Hey guys, I know how it works. Though I was looking for this answer and couldn't find one.
Anyway's here's a short tutorial with a question first when doing this, does the tape change to linear (B) or log (A) ?

to lower the pot value all you need to do is wire a resistor around the outer lugs of the pot
the formula for this is Rsum=R1*R2/(R1+R2)
example: if you want a 10k pot from a 20k pot, you gotta take a 20k resistor and wire it. 20k*20k/(20k+20k)=10
to get a value less than the half of your pot you'll need about 1/3rd of the pot's original value to get more thanthe half you'll need less than 1/4th

anyways can somebody please answer the question on the taper?

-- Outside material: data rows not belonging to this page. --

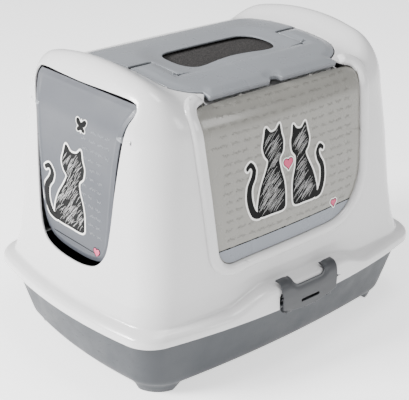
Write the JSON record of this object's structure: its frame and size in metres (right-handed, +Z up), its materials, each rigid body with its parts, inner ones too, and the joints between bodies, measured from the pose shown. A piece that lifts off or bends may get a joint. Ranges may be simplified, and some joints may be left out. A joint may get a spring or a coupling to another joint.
{
  "type": "hooded cat litter box",
  "caption": "Covered pet litter pan: lift-off hood with an end swing flap, a curved flip-up side panel, folding carry handle over a foam filter, and two side latches.",
  "frame": {"origin": "centre of the footprint, on the floor", "axes": "+Z up, +Y along the long side towards the closed end (the entry flap faces -Y), +X towards the side with the flip-up panel"},
  "size_m": [0.3728, 0.483, 0.374],
  "materials": {
    "pan_grey": "injection-moulded grey plastic, satin, fine moulded grain, faint scratches",
    "hood_white": "injection-moulded white plastic, glossy with soft waviness",
    "panel_print": "beige-grey plastic with an in-moulded printed film, semi-gloss",
    "smoke_flap": "blue-grey translucent plastic, semi-gloss, printed",
    "top_grey": "light grey moulded plastic, satin gloss",
    "foam": "open-cell carbon foam, speckled dark brown-grey",
    "latch_grey": "grey moulded plastic, satin",
    "pin": "grey moulded plastic pin"
  },
  "bodies": {
    "tray": {"tray": "pan_grey", "latch_rod_right": "pin", "latch_rod_left": "pin"},
    "hood": {"hood_shell": "hood_white", "carbon_filter": "foam"},
    "lid": {"filter_lid": "top_grey"},
    "handle": {"handle": "top_grey"},
    "panel": {"flip_panel": "panel_print"},
    "door": {"entry_door": "smoke_flap"},
    "latch_right": {"latch_right": "latch_grey"},
    "latch_left": {"latch_left": "latch_grey"}
  },
  "joints": [
    {"name": "hood_lift", "type": "slide", "parent": "tray", "child": "hood", "axis": [0, 0, 1], "range_m": [0, 0.3]},
    {"name": "latch_right_swing", "type": "hinge", "parent": "tray", "child": "latch_right", "pos_m": [0.1768, 0, 0.0795], "axis": [0, 1, 0], "range_deg": [0, 95]},
    {"name": "latch_left_swing", "type": "hinge", "parent": "tray", "child": "latch_left", "pos_m": [-0.1768, 0, 0.0795], "axis": [0, -1, 0], "range_deg": [0, 95]},
    {"name": "door_swing", "type": "hinge", "parent": "hood", "child": "door", "pos_m": [0, -0.1905, 0.305], "axis": [1, 0, 0], "range_deg": [-75, 75]},
    {"name": "panel_flip", "type": "hinge", "parent": "hood", "child": "panel", "pos_m": [0.1196, 0, 0.3392], "axis": [0, -1, 0], "range_deg": [0, 110]},
    {"name": "handle_fold", "type": "hinge", "parent": "hood", "child": "handle", "pos_m": [0.022, 0, 0.35097], "axis": [0, -1, 0], "range_deg": [0, 90]},
    {"name": "lid_open", "type": "hinge", "parent": "hood", "child": "lid", "pos_m": [-0.0826, 0, 0.3463], "axis": [0, -1, 0], "range_deg": [0, 75]}
  ]
}
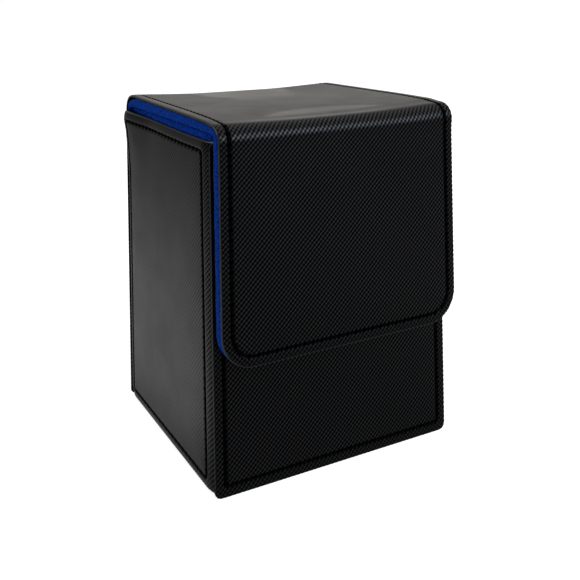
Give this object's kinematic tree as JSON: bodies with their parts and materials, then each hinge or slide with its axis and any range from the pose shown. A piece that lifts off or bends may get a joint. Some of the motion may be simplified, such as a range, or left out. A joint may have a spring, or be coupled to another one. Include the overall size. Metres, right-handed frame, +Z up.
{
  "type": "card deck box",
  "caption": "Upright flip-top deck box in stitched black leather with a blue lined tray, a hinged lid and a fold-down front flap held shut by magnets.",
  "frame": {"origin": "on the floor, below the middle of the closed box", "axes": "+X to the box's right as its front is faced from -Y, +Y towards the back, +Z up; the front flap faces -Y"},
  "size_m": [0.08, 0.0816, 0.1048],
  "materials": {
    "black_leather": "satin",
    "blue_lining": "matte",
    "greyboard": "matte",
    "sewing_thread": "satin",
    "magnet": "satin"
  },
  "bodies": {
    "box": {"base_leather": "black_leather", "tray_base_board": "greyboard", "tray_front_board": "greyboard", "tray_back_board": "greyboard", "tray_left_board": "greyboard", "tray_right_board": "greyboard", "lining_floor": "blue_lining", "lining_front": "blue_lining", "lining_back": "blue_lining", "lining_left": "blue_lining", "lining_right": "blue_lining", "left_panel_leather": "black_leather", "left_panel_board": "greyboard", "left_panel_thread": "sewing_thread", "right_panel_leather": "black_leather", "right_panel_board": "greyboard", "right_panel_thread": "sewing_thread", "front_panel_leather": "black_leather", "front_panel_board": "greyboard", "front_panel_thread": "sewing_thread", "keeper_magnet_left": "magnet", "keeper_magnet_right": "magnet", "back_leather": "black_leather", "back_board": "greyboard", "back_thread_left": "sewing_thread", "back_thread_right": "sewing_thread", "hinge_leather": "black_leather", "hinge_lining": "blue_lining"},
    "lid": {"lid_leather": "black_leather", "lid_board": "greyboard", "lid_lining": "blue_lining", "lid_thread_left": "sewing_thread", "lid_thread_right": "sewing_thread", "fold_leather": "black_leather", "fold_lining": "blue_lining"},
    "flap": {"flap_leather": "black_leather", "flap_board": "greyboard", "flap_lining": "blue_lining", "flap_thread": "sewing_thread", "flap_magnet_left": "magnet", "flap_magnet_right": "magnet"}
  },
  "joints": [
    {"name": "lid_hinge", "type": "hinge", "parent": "box", "child": "lid", "pos_m": [0, 0.03989, 0.10394], "axis": [-1, 0, 0], "range_deg": [0, 175], "deforming": ["hinge_leather", "hinge_lining"]},
    {"name": "flap_fold", "type": "hinge", "parent": "lid", "child": "flap", "pos_m": [0, -0.03968, 0.10373], "axis": [-1, 0, 0], "range_deg": [0, 90], "deforming": ["fold_leather", "fold_lining"]}
  ]
}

The more you lower the K of the original pot, the more the taper will be weighted towards the beginning portion of the sweep.

It is very easy to see if you plot a graph. Ie, if you measure a 10K linear pot that you made with a 20K pot + 20K resistor, you will see that it is > 5k if you turn it half way.  The more you change the pot, the more the sweep is weighted towards the beginning. Ie, if you made a 10K pot from a 100K pot + 11K resistor, the sweep will be much more heavily weighted towards the beginning of the sweep.

[mwynwood]

If Rsum=R1*R2/(R1+R2), does that mean that:

If I put a 1k resistor over pins 1 and 3 of a 25k pot, I will effectively get a 1k pot?

(25*1)/(25+1) = 25/26 = 0.961k

[LucifersTrip]

yes, but with a massive change in the sweep

remember, 1-3 is just a resistor
http://www.1728.org/resistrs.htm

[mwynwood]

Awesome, thanks 

By flipping that formula, I can work out what resistor to use to get the value I need...

Resistor = (Pot*Result) / (Pot-Result)